### Task statement
Repeat exactly the lines from the start through the line with "return [(start +", both ends included.

______

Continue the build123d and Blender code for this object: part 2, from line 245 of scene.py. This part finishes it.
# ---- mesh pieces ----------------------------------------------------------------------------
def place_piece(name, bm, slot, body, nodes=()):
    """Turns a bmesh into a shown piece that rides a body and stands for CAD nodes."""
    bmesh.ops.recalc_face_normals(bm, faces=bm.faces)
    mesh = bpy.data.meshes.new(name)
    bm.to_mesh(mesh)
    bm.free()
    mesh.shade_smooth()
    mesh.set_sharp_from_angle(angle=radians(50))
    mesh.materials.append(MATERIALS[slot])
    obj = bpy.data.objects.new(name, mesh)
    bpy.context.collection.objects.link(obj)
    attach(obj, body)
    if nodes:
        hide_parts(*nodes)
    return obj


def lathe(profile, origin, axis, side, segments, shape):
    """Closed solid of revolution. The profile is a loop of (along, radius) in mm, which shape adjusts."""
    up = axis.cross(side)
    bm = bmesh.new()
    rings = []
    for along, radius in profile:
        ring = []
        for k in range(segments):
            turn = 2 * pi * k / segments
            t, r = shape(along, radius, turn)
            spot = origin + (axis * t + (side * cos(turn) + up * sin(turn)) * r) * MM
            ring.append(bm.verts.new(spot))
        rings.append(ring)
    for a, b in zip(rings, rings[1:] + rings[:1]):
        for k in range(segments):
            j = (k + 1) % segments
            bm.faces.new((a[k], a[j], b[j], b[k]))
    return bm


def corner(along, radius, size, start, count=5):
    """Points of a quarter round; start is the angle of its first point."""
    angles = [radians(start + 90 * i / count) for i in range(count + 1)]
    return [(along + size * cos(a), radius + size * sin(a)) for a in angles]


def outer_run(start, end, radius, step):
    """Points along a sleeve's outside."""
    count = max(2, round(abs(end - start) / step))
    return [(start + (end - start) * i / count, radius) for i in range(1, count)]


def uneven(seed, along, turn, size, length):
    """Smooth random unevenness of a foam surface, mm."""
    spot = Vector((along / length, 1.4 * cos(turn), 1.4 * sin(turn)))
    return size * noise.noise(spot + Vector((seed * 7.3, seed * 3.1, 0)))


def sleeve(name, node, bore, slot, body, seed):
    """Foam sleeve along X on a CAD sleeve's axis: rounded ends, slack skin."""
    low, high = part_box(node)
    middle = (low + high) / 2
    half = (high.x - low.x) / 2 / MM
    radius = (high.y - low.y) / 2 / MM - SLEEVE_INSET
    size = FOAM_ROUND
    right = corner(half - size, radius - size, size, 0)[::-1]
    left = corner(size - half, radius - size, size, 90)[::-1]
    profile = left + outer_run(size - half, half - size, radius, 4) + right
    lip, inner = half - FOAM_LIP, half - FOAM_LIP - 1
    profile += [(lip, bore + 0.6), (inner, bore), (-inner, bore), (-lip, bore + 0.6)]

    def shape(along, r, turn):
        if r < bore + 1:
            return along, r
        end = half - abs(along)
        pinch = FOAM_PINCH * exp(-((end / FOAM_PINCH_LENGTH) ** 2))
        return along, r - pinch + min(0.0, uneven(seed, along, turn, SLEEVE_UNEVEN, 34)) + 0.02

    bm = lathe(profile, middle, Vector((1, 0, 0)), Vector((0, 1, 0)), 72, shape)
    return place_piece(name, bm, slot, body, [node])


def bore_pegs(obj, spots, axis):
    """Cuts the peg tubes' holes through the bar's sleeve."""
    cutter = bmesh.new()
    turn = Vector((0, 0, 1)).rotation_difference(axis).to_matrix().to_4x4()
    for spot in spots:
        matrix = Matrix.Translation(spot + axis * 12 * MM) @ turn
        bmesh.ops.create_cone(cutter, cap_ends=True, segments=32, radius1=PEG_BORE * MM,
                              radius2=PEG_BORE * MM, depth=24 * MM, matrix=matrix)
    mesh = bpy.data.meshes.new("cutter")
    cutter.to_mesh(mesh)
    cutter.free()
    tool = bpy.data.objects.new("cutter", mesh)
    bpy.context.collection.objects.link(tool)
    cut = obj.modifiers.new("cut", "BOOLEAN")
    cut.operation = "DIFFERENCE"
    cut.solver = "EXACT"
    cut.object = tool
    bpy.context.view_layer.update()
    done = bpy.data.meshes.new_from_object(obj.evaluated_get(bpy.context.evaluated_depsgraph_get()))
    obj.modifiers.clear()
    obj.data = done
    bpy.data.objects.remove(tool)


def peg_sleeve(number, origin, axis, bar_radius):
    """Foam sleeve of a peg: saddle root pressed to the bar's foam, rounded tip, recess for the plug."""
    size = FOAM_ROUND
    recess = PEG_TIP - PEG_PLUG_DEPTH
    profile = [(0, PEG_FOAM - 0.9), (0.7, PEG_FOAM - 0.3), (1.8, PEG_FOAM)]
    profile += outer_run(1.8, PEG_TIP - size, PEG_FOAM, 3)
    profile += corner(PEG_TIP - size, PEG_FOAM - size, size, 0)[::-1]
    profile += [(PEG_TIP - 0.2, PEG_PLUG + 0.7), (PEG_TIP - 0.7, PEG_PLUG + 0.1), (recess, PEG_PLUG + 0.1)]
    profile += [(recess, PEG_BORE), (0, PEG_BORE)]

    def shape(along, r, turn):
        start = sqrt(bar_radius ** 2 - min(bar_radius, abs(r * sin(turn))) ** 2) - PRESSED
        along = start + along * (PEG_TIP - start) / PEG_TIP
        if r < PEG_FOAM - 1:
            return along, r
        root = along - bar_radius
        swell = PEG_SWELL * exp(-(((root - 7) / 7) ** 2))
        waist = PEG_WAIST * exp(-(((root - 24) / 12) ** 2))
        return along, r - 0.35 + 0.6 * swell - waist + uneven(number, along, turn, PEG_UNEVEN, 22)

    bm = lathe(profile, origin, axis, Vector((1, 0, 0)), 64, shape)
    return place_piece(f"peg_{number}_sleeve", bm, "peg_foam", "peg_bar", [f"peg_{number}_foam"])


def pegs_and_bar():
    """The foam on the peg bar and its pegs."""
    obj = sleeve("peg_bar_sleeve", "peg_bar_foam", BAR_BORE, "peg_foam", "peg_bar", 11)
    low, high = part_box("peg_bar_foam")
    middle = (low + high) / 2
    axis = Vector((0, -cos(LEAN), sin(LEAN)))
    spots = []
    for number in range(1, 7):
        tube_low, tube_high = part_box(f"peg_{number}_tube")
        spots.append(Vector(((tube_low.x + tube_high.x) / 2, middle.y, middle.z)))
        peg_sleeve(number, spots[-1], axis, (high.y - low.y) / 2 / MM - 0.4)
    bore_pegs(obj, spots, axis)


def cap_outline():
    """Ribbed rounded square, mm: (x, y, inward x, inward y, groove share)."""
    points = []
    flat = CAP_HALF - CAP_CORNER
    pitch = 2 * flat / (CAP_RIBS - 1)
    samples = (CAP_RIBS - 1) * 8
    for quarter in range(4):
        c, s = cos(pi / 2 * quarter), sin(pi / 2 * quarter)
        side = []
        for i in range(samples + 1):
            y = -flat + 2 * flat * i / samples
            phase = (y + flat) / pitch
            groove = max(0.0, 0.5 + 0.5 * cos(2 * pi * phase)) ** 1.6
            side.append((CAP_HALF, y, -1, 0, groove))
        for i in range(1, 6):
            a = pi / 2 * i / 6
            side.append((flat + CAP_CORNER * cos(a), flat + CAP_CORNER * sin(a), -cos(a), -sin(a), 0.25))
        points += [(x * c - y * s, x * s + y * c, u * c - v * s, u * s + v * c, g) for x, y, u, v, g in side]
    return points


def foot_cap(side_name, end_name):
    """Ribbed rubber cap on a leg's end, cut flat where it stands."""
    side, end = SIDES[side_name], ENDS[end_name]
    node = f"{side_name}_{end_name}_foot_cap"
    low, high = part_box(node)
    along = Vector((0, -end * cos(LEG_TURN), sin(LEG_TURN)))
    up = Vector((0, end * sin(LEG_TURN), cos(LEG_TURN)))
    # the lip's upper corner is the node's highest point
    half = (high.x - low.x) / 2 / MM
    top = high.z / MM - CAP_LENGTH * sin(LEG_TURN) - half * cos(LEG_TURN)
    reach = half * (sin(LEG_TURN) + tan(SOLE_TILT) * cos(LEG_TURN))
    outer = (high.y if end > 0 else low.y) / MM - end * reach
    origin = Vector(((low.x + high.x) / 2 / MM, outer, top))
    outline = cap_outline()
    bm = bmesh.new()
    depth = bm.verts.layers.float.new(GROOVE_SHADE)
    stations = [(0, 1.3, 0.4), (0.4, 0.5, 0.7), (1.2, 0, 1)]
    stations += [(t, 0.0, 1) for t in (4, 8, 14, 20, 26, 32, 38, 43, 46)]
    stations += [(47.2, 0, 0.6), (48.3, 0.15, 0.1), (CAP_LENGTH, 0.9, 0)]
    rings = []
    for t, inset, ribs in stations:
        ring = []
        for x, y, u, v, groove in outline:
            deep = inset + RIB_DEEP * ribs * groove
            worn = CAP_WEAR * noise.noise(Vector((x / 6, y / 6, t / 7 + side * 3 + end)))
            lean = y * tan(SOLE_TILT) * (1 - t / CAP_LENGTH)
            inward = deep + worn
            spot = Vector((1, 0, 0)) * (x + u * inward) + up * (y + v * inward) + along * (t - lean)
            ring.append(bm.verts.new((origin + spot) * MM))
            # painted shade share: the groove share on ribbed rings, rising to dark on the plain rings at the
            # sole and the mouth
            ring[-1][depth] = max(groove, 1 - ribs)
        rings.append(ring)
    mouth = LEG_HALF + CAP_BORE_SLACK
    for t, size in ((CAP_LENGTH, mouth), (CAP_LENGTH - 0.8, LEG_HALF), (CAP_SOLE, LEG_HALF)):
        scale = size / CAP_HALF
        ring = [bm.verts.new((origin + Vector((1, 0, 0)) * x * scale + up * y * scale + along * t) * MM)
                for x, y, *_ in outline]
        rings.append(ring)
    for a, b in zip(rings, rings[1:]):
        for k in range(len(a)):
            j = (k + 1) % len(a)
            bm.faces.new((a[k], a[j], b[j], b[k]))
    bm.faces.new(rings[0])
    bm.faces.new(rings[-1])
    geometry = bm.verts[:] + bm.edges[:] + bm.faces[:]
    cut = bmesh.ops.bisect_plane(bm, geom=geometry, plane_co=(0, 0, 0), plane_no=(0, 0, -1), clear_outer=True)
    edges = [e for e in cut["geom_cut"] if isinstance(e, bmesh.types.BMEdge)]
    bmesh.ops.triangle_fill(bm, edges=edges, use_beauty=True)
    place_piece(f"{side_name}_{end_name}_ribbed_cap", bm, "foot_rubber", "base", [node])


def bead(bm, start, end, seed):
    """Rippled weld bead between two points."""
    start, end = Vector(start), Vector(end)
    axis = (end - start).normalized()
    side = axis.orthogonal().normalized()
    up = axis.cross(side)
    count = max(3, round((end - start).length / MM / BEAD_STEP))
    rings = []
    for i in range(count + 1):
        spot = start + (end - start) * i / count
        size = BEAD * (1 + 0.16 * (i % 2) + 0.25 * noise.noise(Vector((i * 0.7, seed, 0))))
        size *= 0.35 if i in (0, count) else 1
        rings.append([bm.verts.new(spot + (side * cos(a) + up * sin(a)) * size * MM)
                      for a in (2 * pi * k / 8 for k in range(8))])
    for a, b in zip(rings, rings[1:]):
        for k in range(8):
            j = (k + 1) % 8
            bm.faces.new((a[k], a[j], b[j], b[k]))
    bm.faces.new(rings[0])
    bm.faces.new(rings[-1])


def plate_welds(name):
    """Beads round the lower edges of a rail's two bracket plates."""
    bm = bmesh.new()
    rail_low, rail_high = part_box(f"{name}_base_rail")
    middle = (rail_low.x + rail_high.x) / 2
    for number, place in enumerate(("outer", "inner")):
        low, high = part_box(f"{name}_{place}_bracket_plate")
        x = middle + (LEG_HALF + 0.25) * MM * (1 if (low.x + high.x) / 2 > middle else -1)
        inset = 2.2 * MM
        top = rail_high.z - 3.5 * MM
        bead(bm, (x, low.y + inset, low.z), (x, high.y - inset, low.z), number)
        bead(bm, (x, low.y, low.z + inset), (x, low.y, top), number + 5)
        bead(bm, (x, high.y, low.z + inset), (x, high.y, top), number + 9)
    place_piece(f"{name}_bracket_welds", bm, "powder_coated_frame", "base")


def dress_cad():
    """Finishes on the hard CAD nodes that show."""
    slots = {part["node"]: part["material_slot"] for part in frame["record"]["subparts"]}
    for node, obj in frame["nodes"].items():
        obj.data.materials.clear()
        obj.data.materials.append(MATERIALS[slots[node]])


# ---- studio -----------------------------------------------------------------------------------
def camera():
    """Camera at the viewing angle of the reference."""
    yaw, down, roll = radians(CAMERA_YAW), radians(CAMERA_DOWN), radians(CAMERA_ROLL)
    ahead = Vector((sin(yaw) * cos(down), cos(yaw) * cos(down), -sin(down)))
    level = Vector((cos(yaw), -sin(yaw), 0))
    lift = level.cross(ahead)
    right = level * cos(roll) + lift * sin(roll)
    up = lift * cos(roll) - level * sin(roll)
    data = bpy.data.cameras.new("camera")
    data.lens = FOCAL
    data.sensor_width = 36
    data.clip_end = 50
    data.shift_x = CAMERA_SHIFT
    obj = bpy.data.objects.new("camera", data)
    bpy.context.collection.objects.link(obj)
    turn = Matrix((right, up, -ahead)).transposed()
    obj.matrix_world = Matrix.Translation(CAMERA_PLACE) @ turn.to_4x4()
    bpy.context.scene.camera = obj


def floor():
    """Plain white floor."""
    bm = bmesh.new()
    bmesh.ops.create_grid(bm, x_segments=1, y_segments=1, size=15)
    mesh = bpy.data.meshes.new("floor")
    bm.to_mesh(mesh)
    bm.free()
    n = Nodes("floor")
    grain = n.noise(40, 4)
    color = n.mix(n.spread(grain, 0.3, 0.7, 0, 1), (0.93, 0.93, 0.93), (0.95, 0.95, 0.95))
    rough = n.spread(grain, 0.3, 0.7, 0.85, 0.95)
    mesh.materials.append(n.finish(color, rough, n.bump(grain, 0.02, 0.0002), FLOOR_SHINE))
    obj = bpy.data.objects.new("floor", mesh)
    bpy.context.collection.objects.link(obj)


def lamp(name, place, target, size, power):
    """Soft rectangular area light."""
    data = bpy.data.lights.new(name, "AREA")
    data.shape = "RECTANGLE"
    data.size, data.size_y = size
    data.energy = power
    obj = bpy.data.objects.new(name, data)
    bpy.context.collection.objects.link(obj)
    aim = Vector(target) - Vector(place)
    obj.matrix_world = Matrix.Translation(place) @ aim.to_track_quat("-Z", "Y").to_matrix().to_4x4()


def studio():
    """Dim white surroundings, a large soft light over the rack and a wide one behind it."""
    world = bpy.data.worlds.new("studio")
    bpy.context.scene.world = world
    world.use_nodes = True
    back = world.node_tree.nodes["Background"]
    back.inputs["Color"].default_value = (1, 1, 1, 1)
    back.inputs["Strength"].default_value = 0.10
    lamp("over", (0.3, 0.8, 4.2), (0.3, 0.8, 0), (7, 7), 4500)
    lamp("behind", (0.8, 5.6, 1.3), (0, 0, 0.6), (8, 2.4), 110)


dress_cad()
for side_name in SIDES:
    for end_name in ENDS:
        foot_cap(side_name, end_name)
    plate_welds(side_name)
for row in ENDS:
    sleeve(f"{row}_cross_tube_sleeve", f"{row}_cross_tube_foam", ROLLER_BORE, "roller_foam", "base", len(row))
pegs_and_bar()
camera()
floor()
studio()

______

### Output of the task
Continue the build123d and Blender code for this object: part 2, from line 245 of scene.py. This part finishes it.
# ---- mesh pieces ----------------------------------------------------------------------------
def place_piece(name, bm, slot, body, nodes=()):
    """Turns a bmesh into a shown piece that rides a body and stands for CAD nodes."""
    bmesh.ops.recalc_face_normals(bm, faces=bm.faces)
    mesh = bpy.data.meshes.new(name)
    bm.to_mesh(mesh)
    bm.free()
    mesh.shade_smooth()
    mesh.set_sharp_from_angle(angle=radians(50))
    mesh.materials.append(MATERIALS[slot])
    obj = bpy.data.objects.new(name, mesh)
    bpy.context.collection.objects.link(obj)
    attach(obj, body)
    if nodes:
        hide_parts(*nodes)
    return obj


def lathe(profile, origin, axis, side, segments, shape):
    """Closed solid of revolution. The profile is a loop of (along, radius) in mm, which shape adjusts."""
    up = axis.cross(side)
    bm = bmesh.new()
    rings = []
    for along, radius in profile:
        ring = []
        for k in range(segments):
            turn = 2 * pi * k / segments
            t, r = shape(along, radius, turn)
            spot = origin + (axis * t + (side * cos(turn) + up * sin(turn)) * r) * MM
            ring.append(bm.verts.new(spot))
        rings.append(ring)
    for a, b in zip(rings, rings[1:] + rings[:1]):
        for k in range(segments):
            j = (k + 1) % segments
            bm.faces.new((a[k], a[j], b[j], b[k]))
    return bm


def corner(along, radius, size, start, count=5):
    """Points of a quarter round; start is the angle of its first point."""
    angles = [radians(start + 90 * i / count) for i in range(count + 1)]
    return [(along + size * cos(a), radius + size * sin(a)) for a in angles]


def outer_run(start, end, radius, step):
    """Points along a sleeve's outside."""
    count = max(2, round(abs(end - start) / step))
    return [(start + (end - start) * i / count, radius) for i in range(1, count)]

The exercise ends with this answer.